What needs to be done – Return the lines from the one that contains "edges = [edge" through the one that contains "for node in", both included, exactly as written and with nothing added.

Data extract –
START
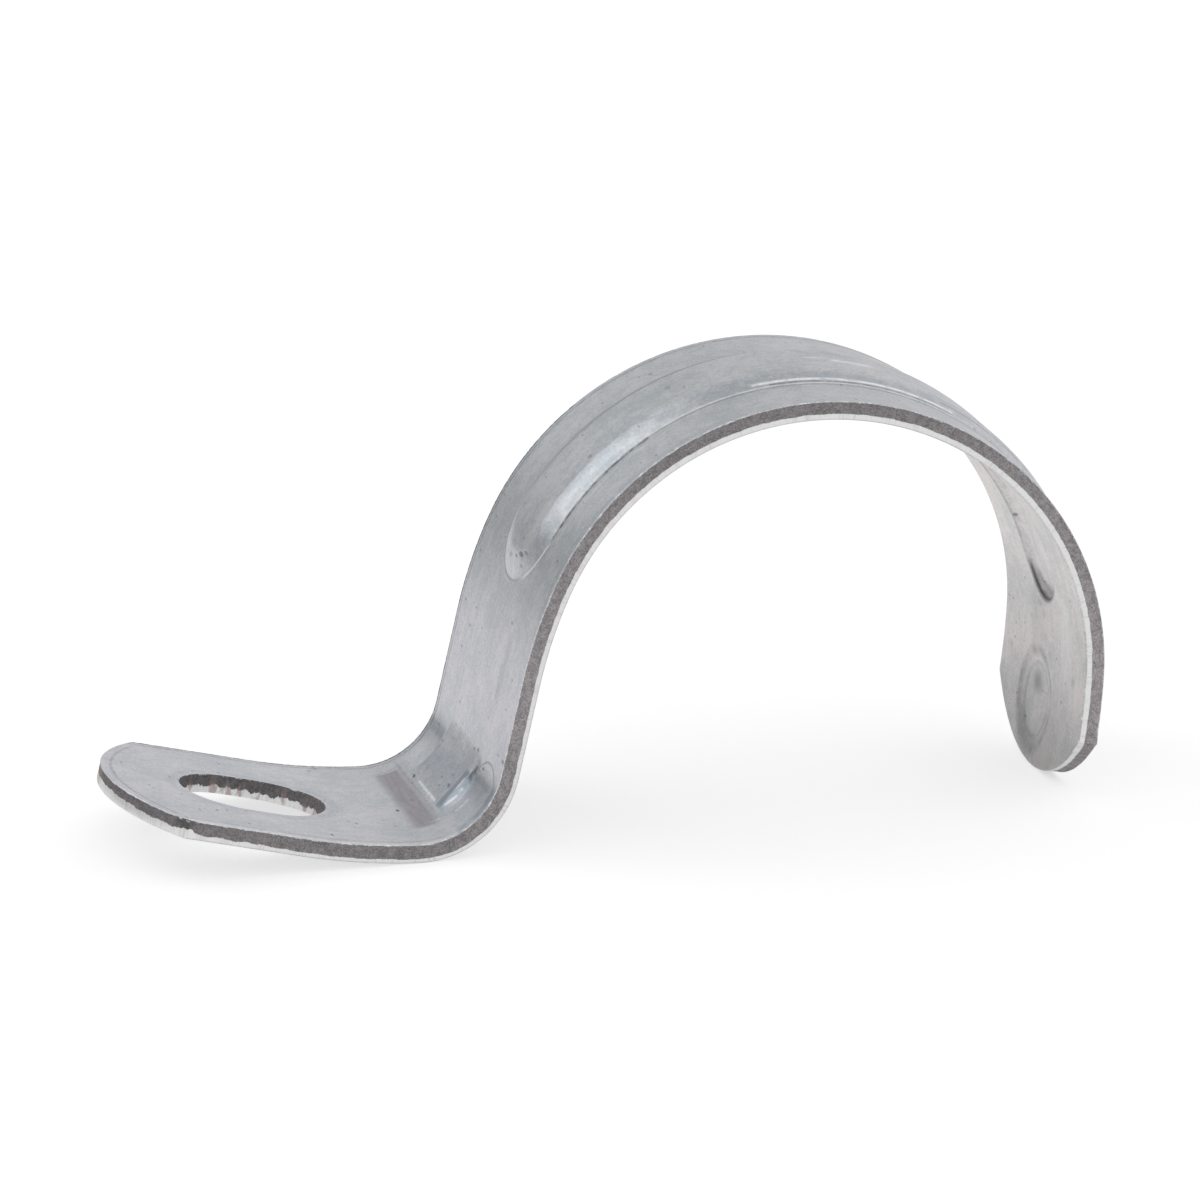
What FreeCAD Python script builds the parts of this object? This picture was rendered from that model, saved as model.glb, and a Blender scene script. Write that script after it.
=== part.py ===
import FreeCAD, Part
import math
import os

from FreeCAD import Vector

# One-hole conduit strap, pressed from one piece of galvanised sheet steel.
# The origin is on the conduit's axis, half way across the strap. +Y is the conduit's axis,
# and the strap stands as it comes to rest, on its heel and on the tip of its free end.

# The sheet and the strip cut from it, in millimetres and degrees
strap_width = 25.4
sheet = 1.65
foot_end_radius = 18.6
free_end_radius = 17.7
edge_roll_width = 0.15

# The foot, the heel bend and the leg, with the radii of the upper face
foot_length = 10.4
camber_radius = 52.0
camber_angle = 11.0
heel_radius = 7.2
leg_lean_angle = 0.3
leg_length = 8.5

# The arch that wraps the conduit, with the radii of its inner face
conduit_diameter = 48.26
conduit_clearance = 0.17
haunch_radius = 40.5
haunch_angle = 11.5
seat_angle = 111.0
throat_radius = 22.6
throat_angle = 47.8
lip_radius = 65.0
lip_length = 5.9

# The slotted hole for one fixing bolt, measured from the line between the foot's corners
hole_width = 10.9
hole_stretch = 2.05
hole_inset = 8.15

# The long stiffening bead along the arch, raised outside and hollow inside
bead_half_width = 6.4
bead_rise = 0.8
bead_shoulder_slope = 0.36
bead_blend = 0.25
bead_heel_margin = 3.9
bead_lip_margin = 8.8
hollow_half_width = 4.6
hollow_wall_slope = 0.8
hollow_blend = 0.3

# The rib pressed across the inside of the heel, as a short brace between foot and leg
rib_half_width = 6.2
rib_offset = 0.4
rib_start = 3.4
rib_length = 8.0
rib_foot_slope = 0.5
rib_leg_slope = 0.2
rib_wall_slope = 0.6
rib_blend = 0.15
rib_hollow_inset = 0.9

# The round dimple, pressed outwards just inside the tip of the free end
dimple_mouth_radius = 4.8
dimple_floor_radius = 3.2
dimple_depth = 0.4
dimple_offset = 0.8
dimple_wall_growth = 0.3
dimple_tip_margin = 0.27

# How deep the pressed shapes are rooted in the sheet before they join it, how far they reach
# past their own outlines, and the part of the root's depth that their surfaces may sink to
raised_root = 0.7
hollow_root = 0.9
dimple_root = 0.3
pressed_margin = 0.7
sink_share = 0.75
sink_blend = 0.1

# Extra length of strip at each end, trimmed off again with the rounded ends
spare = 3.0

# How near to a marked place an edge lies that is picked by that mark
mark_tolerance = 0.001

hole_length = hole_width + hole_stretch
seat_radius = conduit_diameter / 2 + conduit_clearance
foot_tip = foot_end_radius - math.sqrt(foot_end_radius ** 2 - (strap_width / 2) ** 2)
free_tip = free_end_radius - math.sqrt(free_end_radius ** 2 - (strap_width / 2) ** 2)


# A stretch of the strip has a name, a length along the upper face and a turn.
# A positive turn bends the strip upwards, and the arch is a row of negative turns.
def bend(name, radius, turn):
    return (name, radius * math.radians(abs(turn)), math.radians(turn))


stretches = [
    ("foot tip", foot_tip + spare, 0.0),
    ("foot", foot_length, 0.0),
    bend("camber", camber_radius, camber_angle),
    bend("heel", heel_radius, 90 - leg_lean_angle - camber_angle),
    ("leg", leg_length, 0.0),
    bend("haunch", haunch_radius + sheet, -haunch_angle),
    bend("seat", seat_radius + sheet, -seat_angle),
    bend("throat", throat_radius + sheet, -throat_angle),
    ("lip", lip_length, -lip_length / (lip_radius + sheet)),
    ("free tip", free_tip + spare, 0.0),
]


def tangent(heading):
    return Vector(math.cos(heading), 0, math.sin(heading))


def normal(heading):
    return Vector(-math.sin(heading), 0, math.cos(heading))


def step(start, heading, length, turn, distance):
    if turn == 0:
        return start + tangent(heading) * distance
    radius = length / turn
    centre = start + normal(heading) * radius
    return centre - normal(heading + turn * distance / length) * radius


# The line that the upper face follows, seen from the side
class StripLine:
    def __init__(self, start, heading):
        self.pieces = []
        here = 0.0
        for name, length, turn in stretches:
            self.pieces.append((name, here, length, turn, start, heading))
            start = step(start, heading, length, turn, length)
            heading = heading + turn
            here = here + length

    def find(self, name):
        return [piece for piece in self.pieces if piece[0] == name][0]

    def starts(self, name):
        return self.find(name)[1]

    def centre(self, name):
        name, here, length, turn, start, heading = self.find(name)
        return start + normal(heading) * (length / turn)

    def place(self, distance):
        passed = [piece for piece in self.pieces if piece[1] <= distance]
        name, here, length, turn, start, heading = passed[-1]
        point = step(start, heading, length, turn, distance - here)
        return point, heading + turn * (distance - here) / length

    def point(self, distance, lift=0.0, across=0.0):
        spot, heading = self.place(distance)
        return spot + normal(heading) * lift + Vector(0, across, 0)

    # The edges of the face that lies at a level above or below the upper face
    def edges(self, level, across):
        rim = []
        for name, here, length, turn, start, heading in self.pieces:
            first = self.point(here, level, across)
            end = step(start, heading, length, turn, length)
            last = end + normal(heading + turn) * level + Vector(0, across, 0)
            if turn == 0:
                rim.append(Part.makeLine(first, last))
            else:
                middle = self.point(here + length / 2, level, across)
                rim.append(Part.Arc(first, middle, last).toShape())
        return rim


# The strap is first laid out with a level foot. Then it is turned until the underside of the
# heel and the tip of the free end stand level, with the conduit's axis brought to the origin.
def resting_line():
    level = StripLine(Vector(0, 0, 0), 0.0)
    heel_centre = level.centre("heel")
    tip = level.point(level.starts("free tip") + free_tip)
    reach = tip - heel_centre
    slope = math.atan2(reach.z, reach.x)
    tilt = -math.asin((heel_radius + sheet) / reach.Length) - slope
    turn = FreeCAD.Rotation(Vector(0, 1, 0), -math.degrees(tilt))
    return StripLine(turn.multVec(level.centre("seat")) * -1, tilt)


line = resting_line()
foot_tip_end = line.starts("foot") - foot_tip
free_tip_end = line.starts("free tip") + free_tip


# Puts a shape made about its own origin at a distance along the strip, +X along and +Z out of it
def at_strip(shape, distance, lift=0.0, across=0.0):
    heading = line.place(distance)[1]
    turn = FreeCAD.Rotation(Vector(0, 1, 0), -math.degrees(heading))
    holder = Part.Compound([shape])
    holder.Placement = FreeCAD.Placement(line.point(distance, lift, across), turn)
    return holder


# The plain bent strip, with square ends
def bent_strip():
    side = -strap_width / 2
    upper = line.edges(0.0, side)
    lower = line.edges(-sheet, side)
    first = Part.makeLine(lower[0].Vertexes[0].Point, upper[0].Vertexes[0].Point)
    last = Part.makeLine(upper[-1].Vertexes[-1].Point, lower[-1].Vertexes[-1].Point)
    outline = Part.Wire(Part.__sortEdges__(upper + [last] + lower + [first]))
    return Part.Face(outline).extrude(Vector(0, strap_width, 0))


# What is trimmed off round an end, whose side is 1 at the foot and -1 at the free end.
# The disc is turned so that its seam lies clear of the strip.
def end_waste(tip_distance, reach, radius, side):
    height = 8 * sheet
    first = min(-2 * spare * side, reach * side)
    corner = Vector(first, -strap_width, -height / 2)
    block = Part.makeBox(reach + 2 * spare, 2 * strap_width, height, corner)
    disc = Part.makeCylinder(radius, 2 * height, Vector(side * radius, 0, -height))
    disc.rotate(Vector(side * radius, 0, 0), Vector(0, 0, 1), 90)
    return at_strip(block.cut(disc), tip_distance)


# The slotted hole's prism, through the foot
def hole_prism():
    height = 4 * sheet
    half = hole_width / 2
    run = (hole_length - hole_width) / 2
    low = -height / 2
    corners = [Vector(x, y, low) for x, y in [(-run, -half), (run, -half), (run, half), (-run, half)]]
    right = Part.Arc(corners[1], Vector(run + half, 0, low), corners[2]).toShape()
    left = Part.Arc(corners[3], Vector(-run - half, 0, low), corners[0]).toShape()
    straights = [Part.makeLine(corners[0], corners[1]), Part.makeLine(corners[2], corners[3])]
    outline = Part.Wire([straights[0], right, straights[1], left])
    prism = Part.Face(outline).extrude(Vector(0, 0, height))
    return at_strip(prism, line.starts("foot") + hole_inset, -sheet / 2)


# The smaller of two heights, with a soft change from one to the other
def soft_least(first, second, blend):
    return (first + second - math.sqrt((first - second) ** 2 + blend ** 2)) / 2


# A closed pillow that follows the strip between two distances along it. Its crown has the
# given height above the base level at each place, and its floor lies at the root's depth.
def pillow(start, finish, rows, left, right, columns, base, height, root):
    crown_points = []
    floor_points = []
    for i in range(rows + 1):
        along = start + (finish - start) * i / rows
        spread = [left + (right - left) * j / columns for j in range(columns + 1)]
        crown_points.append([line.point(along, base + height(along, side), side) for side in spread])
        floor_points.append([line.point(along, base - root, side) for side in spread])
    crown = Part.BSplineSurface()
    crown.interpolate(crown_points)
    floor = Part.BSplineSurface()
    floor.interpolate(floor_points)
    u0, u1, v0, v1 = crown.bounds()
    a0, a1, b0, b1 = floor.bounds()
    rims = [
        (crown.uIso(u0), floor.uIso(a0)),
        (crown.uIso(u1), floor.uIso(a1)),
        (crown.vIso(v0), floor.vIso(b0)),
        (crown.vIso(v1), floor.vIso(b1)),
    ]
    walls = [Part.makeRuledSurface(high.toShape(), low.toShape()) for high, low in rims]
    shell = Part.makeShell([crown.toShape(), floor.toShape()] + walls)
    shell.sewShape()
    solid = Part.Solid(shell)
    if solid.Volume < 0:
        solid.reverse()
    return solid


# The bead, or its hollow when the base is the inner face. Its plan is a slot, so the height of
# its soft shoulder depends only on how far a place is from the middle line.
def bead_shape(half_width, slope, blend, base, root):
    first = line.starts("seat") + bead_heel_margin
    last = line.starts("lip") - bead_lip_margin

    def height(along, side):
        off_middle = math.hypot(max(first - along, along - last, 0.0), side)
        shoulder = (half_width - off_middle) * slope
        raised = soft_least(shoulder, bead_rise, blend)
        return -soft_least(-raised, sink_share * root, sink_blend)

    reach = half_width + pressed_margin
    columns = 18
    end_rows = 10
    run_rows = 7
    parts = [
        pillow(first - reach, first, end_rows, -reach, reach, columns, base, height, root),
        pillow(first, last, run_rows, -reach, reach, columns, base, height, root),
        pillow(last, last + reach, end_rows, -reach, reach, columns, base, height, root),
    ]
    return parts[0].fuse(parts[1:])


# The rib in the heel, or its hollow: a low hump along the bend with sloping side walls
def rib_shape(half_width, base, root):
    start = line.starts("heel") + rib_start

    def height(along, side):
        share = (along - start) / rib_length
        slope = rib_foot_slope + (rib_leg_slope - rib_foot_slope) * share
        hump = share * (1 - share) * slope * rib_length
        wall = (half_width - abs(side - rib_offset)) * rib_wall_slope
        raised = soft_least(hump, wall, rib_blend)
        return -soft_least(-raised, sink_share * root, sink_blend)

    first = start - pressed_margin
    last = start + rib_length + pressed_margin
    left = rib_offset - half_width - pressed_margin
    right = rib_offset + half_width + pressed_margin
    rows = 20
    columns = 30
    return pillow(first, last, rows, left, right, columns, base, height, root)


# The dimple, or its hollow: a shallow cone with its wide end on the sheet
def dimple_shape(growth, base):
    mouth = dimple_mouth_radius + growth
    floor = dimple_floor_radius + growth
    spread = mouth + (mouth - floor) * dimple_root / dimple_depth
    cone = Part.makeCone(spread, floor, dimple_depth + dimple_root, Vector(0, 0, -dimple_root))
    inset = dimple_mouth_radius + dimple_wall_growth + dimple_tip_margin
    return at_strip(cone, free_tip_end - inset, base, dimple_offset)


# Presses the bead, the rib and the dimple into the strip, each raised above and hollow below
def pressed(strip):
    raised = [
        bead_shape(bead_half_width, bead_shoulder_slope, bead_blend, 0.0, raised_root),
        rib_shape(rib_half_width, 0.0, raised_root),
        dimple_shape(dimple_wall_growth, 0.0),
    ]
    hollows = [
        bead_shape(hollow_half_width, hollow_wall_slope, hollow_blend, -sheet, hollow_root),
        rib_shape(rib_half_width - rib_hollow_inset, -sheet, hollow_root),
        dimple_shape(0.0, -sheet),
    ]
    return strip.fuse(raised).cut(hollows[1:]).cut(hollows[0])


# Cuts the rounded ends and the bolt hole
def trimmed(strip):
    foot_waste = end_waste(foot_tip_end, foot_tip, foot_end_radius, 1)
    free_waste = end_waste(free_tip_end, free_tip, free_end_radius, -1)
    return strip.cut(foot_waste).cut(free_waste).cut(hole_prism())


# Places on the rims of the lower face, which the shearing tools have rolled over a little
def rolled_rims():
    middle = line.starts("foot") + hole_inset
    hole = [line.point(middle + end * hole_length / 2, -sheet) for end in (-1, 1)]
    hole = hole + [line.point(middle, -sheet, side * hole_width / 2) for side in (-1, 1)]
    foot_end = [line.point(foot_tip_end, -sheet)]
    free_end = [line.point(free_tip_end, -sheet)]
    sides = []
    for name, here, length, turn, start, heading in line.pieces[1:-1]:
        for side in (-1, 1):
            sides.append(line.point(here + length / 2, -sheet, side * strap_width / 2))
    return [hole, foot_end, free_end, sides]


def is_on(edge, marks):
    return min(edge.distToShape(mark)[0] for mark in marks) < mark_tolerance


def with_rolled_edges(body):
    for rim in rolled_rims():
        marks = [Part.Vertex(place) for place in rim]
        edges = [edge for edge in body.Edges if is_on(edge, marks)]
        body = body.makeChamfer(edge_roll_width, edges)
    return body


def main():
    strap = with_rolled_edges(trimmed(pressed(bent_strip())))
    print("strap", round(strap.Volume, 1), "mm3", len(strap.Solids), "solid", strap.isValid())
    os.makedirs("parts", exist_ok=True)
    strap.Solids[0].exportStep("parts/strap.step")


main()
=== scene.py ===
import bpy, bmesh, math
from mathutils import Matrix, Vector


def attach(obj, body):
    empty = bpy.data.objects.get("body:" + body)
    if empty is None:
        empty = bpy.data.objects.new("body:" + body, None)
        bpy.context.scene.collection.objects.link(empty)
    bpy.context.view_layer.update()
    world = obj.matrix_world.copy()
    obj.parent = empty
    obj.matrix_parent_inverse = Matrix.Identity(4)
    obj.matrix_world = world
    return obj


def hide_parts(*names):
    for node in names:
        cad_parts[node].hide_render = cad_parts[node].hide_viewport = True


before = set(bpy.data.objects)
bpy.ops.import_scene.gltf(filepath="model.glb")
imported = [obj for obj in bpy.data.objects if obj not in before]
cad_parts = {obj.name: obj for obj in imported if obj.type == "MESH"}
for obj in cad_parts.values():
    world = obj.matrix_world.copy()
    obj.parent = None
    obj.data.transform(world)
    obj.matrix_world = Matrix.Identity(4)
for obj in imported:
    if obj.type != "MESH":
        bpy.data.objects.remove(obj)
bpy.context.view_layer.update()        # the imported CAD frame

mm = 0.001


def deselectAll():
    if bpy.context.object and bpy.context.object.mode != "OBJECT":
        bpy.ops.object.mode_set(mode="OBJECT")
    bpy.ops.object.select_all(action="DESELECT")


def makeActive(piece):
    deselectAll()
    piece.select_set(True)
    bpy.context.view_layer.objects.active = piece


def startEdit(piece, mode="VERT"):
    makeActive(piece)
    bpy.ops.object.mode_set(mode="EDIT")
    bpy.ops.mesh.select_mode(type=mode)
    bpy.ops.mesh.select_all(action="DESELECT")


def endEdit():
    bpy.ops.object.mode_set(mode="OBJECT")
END
Exercise answer –
        edges = [edge for edge in body.Edges if is_on(edge, marks)]
        body = body.makeChamfer(edge_roll_width, edges)
    return body


def main():
    strap = with_rolled_edges(trimmed(pressed(bent_strip())))
    print("strap", round(strap.Volume, 1), "mm3", len(strap.Solids), "solid", strap.isValid())
    os.makedirs("parts", exist_ok=True)
    strap.Solids[0].exportStep("parts/strap.step")


main()
=== scene.py ===
import bpy, bmesh, math
from mathutils import Matrix, Vector


def attach(obj, body):
    empty = bpy.data.objects.get("body:" + body)
    if empty is None:
        empty = bpy.data.objects.new("body:" + body, None)
        bpy.context.scene.collection.objects.link(empty)
    bpy.context.view_layer.update()
    world = obj.matrix_world.copy()
    obj.parent = empty
    obj.matrix_parent_inverse = Matrix.Identity(4)
    obj.matrix_world = world
    return obj


def hide_parts(*names):
    for node in names:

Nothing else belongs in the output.